-- begin INFORMATION SHOWN --

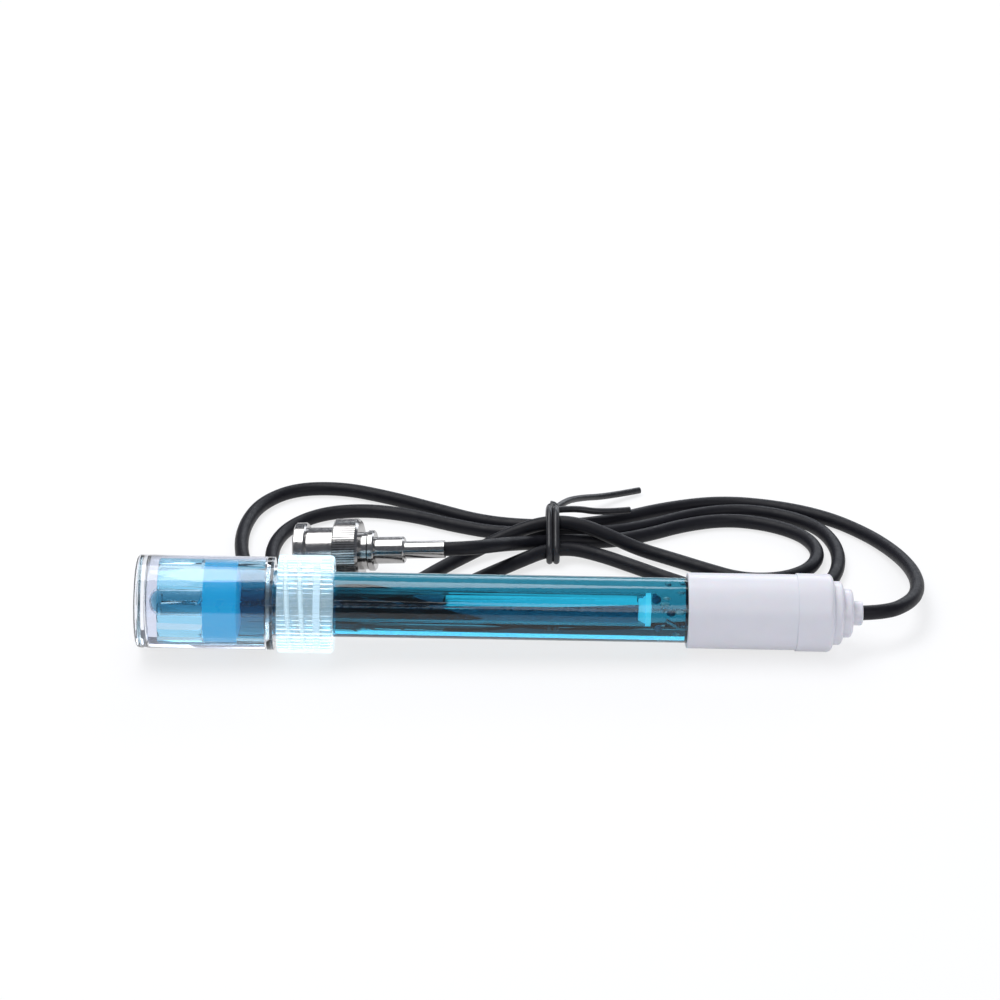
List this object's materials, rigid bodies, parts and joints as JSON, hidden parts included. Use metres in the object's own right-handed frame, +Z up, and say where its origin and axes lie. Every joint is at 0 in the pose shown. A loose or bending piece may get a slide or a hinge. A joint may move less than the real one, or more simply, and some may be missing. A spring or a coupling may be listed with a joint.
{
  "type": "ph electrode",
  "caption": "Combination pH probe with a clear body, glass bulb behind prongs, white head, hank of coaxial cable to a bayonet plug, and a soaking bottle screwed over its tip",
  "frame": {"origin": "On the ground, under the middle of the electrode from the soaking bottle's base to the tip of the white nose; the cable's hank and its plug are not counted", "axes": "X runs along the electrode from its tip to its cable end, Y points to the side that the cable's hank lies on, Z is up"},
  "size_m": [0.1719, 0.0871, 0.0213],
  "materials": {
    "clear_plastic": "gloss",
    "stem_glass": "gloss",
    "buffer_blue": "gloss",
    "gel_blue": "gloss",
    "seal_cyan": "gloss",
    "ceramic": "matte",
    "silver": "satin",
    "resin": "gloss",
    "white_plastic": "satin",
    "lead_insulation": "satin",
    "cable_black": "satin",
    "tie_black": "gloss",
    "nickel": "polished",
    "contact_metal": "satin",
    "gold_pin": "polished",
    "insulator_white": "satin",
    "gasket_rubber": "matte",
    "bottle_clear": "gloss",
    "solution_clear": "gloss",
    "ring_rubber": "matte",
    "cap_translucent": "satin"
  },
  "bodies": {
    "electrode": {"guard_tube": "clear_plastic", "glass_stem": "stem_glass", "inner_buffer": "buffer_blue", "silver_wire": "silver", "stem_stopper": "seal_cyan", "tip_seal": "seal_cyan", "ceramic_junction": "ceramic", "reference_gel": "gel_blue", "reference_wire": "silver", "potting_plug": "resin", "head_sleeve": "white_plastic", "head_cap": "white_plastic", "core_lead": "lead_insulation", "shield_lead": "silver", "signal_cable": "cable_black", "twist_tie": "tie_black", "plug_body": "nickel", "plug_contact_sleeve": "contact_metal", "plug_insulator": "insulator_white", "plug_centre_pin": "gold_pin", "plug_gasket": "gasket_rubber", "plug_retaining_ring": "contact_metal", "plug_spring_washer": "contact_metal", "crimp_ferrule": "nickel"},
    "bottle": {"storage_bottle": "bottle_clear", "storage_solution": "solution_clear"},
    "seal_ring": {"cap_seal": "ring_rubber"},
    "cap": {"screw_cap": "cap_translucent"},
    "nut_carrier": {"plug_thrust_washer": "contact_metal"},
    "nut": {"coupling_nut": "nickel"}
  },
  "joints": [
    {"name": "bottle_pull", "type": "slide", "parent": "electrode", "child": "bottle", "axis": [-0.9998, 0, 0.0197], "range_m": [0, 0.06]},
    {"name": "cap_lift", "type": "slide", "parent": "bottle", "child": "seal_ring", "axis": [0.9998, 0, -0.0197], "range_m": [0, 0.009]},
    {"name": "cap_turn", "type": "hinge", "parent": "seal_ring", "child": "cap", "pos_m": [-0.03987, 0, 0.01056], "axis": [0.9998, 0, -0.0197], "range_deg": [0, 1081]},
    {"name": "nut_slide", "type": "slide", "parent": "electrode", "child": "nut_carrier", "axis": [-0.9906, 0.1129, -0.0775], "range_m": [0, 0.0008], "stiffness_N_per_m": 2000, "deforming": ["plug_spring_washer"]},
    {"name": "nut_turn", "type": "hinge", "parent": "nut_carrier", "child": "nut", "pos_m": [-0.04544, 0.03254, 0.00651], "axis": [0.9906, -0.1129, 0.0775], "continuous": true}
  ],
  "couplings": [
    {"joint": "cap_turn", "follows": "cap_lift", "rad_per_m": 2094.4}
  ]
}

-- end INFORMATION SHOWN --

Reproduce the data shown above exactly.

* REPLY
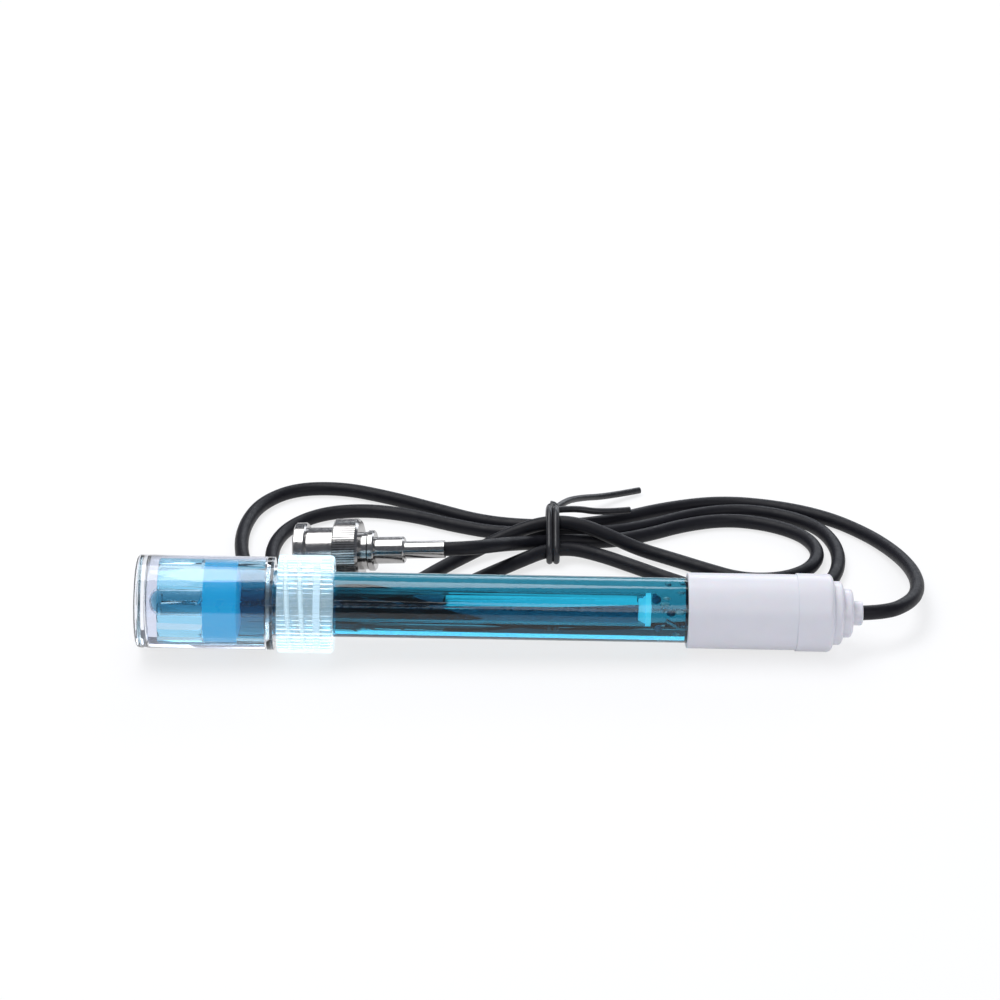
List this object's materials, rigid bodies, parts and joints as JSON, hidden parts included. Use metres in the object's own right-handed frame, +Z up, and say where its origin and axes lie. Every joint is at 0 in the pose shown. A loose or bending piece may get a slide or a hinge. A joint may move less than the real one, or more simply, and some may be missing. A spring or a coupling may be listed with a joint.
{
  "type": "ph electrode",
  "caption": "Combination pH probe with a clear body, glass bulb behind prongs, white head, hank of coaxial cable to a bayonet plug, and a soaking bottle screwed over its tip",
  "frame": {"origin": "On the ground, under the middle of the electrode from the soaking bottle's base to the tip of the white nose; the cable's hank and its plug are not counted", "axes": "X runs along the electrode from its tip to its cable end, Y points to the side that the cable's hank lies on, Z is up"},
  "size_m": [0.1719, 0.0871, 0.0213],
  "materials": {
    "clear_plastic": "gloss",
    "stem_glass": "gloss",
    "buffer_blue": "gloss",
    "gel_blue": "gloss",
    "seal_cyan": "gloss",
    "ceramic": "matte",
    "silver": "satin",
    "resin": "gloss",
    "white_plastic": "satin",
    "lead_insulation": "satin",
    "cable_black": "satin",
    "tie_black": "gloss",
    "nickel": "polished",
    "contact_metal": "satin",
    "gold_pin": "polished",
    "insulator_white": "satin",
    "gasket_rubber": "matte",
    "bottle_clear": "gloss",
    "solution_clear": "gloss",
    "ring_rubber": "matte",
    "cap_translucent": "satin"
  },
  "bodies": {
    "electrode": {"guard_tube": "clear_plastic", "glass_stem": "stem_glass", "inner_buffer": "buffer_blue", "silver_wire": "silver", "stem_stopper": "seal_cyan", "tip_seal": "seal_cyan", "ceramic_junction": "ceramic", "reference_gel": "gel_blue", "reference_wire": "silver", "potting_plug": "resin", "head_sleeve": "white_plastic", "head_cap": "white_plastic", "core_lead": "lead_insulation", "shield_lead": "silver", "signal_cable": "cable_black", "twist_tie": "tie_black", "plug_body": "nickel", "plug_contact_sleeve": "contact_metal", "plug_insulator": "insulator_white", "plug_centre_pin": "gold_pin", "plug_gasket": "gasket_rubber", "plug_retaining_ring": "contact_metal", "plug_spring_washer": "contact_metal", "crimp_ferrule": "nickel"},
    "bottle": {"storage_bottle": "bottle_clear", "storage_solution": "solution_clear"},
    "seal_ring": {"cap_seal": "ring_rubber"},
    "cap": {"screw_cap": "cap_translucent"},
    "nut_carrier": {"plug_thrust_washer": "contact_metal"},
    "nut": {"coupling_nut": "nickel"}
  },
  "joints": [
    {"name": "bottle_pull", "type": "slide", "parent": "electrode", "child": "bottle", "axis": [-0.9998, 0, 0.0197], "range_m": [0, 0.06]},
    {"name": "cap_lift", "type": "slide", "parent": "bottle", "child": "seal_ring", "axis": [0.9998, 0, -0.0197], "range_m": [0, 0.009]},
    {"name": "cap_turn", "type": "hinge", "parent": "seal_ring", "child": "cap", "pos_m": [-0.03987, 0, 0.01056], "axis": [0.9998, 0, -0.0197], "range_deg": [0, 1081]},
    {"name": "nut_slide", "type": "slide", "parent": "electrode", "child": "nut_carrier", "axis": [-0.9906, 0.1129, -0.0775], "range_m": [0, 0.0008], "stiffness_N_per_m": 2000, "deforming": ["plug_spring_washer"]},
    {"name": "nut_turn", "type": "hinge", "parent": "nut_carrier", "child": "nut", "pos_m": [-0.04544, 0.03254, 0.00651], "axis": [0.9906, -0.1129, 0.0775], "continuous": true}
  ],
  "couplings": [
    {"joint": "cap_turn", "follows": "cap_lift", "rad_per_m": 2094.4}
  ]
}